Still, I marveled at how Moscow could allow this tiny little piece of Rossiya to have its own armed forces. Any fool could see that this was not a joke but a challenge, the signal start of what would eventually become the bloodiest and most awful of all the conflicts that wracked the Caucasus during the 1990s, and one that unleashed forces that will take decades to tame, ranging from rude, crude racism on the side of the Russians to the new unholy alliance between Chechen nationalists and Islamic fundamentalist types financed by the fundamentalist demon of the late twentieth century, Osama bin Laden.
But that was later.
The Sufi zikr-parade and fashion show were over, but the audience was going nowhere. Despite the bitter cold, thousands of people remained on the streets. It was, after all, the fiftieth anniversary of The Day—and the first time the Chechens had held a public commemoration.

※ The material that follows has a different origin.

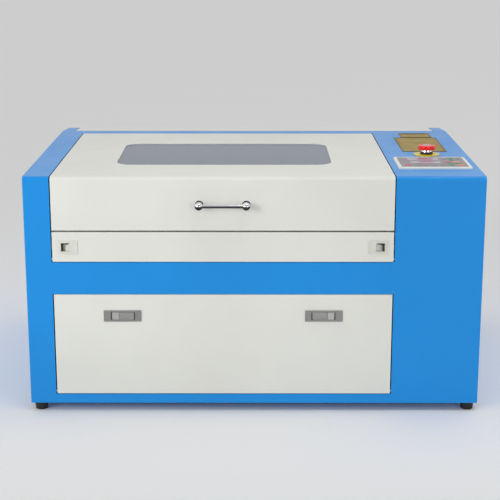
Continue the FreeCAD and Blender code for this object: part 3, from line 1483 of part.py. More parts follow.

A group of two or three dozen deaf mutes formed a circle beneath a huge poster of the flag and national symbol, the alert wolf, signing to one another what I assumed to be stories from the Vysl, or Exile. Here and there in the streets, dense knots of younger women gathered around old ladies in mohair scarves, who lectured the former on the litany of suffering and loss they had undergone in Central Asia. Then, near the empty pedestal where a statue to the Unknown (Soviet) Soldier had once stood, a lone man began to sing in a deep, resonant baritone. It was a dirge, and sung in Chechen, so I could not understand the verse. But the chorus or refrain was recited in high, Quranic Arabic, La illah il Allah, wa Muhammad ar Rasul Allah.